▶ **WHAT YOU WILL DO**:
Will you quote precisely the lines that run from the top of the material below to the line containing "and fired once.", both ends included?

▶ **MATERIAL**:
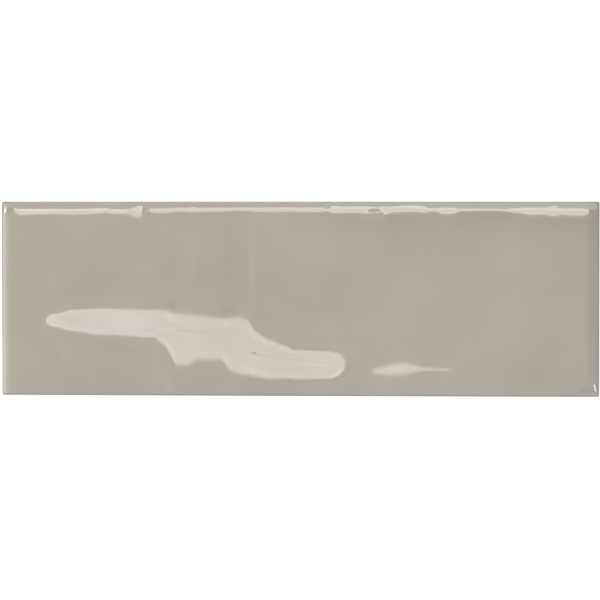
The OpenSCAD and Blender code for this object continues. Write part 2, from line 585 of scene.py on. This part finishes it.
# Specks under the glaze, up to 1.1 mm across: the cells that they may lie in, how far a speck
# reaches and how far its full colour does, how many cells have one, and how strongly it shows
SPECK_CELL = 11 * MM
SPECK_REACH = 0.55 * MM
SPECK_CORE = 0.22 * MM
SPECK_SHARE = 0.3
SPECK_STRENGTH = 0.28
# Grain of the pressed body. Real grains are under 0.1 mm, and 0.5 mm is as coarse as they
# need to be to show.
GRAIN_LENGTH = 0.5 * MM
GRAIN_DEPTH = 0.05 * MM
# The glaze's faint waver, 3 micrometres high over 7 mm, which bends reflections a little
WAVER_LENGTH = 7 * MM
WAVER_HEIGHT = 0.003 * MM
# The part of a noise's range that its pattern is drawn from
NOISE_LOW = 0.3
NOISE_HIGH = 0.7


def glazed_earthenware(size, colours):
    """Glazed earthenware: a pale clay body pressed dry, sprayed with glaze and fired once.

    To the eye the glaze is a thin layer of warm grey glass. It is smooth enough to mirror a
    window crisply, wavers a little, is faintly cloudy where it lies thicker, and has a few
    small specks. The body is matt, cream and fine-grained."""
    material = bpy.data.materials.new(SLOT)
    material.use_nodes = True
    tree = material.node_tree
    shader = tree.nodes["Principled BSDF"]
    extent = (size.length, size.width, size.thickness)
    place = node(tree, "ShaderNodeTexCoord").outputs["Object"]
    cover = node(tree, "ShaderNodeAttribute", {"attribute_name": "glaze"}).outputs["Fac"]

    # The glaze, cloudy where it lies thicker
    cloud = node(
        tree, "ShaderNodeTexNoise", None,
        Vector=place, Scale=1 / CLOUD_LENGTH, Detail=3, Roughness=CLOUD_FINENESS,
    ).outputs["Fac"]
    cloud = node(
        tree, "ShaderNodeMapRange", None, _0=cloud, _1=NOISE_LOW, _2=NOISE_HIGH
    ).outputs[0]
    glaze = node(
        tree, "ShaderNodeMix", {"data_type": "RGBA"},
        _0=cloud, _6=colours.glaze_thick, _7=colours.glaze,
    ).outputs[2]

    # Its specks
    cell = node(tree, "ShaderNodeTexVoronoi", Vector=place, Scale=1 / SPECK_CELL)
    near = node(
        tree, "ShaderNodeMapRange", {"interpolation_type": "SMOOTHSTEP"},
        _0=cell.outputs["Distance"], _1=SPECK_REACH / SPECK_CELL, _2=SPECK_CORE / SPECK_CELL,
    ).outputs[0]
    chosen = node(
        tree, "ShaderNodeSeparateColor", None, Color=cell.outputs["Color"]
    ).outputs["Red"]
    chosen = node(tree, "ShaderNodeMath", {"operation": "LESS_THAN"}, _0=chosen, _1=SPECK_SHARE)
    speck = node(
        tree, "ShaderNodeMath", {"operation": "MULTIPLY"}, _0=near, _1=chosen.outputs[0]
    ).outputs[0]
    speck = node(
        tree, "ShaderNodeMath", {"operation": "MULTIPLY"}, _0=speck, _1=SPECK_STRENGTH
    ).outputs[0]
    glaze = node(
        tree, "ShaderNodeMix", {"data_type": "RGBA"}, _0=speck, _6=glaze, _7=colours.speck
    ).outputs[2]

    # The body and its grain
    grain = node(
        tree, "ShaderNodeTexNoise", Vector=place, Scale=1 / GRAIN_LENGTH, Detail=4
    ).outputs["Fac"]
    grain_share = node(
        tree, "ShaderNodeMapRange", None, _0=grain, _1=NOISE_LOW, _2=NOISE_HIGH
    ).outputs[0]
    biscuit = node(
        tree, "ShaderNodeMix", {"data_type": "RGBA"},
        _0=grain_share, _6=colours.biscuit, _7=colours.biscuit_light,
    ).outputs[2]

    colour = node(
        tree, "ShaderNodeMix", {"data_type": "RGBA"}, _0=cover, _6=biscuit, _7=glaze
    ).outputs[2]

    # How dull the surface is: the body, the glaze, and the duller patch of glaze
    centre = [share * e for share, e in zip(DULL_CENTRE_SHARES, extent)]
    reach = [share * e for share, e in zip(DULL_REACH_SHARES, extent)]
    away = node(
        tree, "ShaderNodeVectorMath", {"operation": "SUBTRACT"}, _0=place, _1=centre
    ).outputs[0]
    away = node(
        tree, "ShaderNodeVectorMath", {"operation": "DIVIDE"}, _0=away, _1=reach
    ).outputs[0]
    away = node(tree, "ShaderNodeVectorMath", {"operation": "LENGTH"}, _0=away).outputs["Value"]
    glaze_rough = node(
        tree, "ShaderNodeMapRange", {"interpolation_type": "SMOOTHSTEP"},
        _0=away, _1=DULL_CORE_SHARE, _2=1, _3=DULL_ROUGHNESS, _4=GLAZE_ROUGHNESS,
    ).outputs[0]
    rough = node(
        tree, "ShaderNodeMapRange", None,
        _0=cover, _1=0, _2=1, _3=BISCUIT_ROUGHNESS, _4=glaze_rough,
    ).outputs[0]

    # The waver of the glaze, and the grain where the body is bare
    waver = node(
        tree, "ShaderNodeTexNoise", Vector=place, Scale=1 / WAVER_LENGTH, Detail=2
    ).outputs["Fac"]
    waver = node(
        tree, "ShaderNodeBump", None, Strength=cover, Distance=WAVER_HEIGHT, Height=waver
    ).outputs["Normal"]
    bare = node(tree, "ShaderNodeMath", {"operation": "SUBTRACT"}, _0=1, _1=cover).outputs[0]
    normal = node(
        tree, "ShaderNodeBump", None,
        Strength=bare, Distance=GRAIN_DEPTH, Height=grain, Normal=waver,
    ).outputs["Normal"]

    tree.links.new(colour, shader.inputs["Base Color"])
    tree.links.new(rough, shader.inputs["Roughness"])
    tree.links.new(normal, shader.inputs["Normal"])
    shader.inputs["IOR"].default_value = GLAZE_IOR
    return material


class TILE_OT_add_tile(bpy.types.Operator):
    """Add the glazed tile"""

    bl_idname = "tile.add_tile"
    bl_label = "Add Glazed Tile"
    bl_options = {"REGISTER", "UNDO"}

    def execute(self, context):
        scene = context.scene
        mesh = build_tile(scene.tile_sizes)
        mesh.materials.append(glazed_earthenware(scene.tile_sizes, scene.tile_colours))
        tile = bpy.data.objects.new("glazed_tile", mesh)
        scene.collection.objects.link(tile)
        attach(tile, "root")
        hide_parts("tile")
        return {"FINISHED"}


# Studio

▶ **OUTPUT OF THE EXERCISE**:
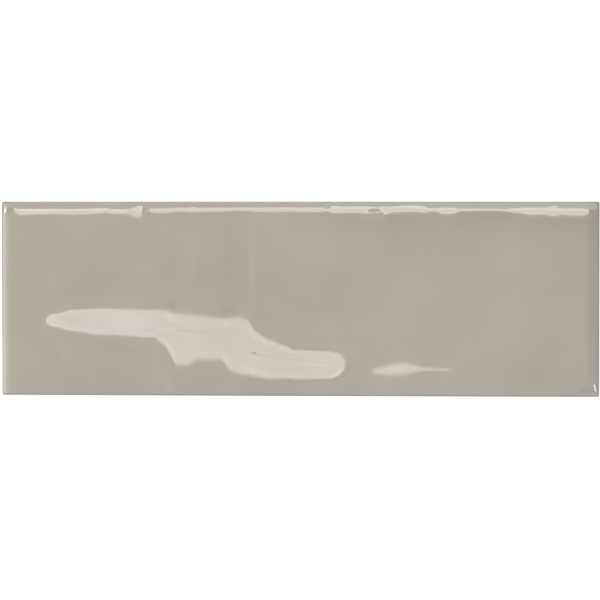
The OpenSCAD and Blender code for this object continues. Write part 2, from line 585 of scene.py on. This part finishes it.
# Specks under the glaze, up to 1.1 mm across: the cells that they may lie in, how far a speck
# reaches and how far its full colour does, how many cells have one, and how strongly it shows
SPECK_CELL = 11 * MM
SPECK_REACH = 0.55 * MM
SPECK_CORE = 0.22 * MM
SPECK_SHARE = 0.3
SPECK_STRENGTH = 0.28
# Grain of the pressed body. Real grains are under 0.1 mm, and 0.5 mm is as coarse as they
# need to be to show.
GRAIN_LENGTH = 0.5 * MM
GRAIN_DEPTH = 0.05 * MM
# The glaze's faint waver, 3 micrometres high over 7 mm, which bends reflections a little
WAVER_LENGTH = 7 * MM
WAVER_HEIGHT = 0.003 * MM
# The part of a noise's range that its pattern is drawn from
NOISE_LOW = 0.3
NOISE_HIGH = 0.7


def glazed_earthenware(size, colours):
    """Glazed earthenware: a pale clay body pressed dry, sprayed with glaze and fired once.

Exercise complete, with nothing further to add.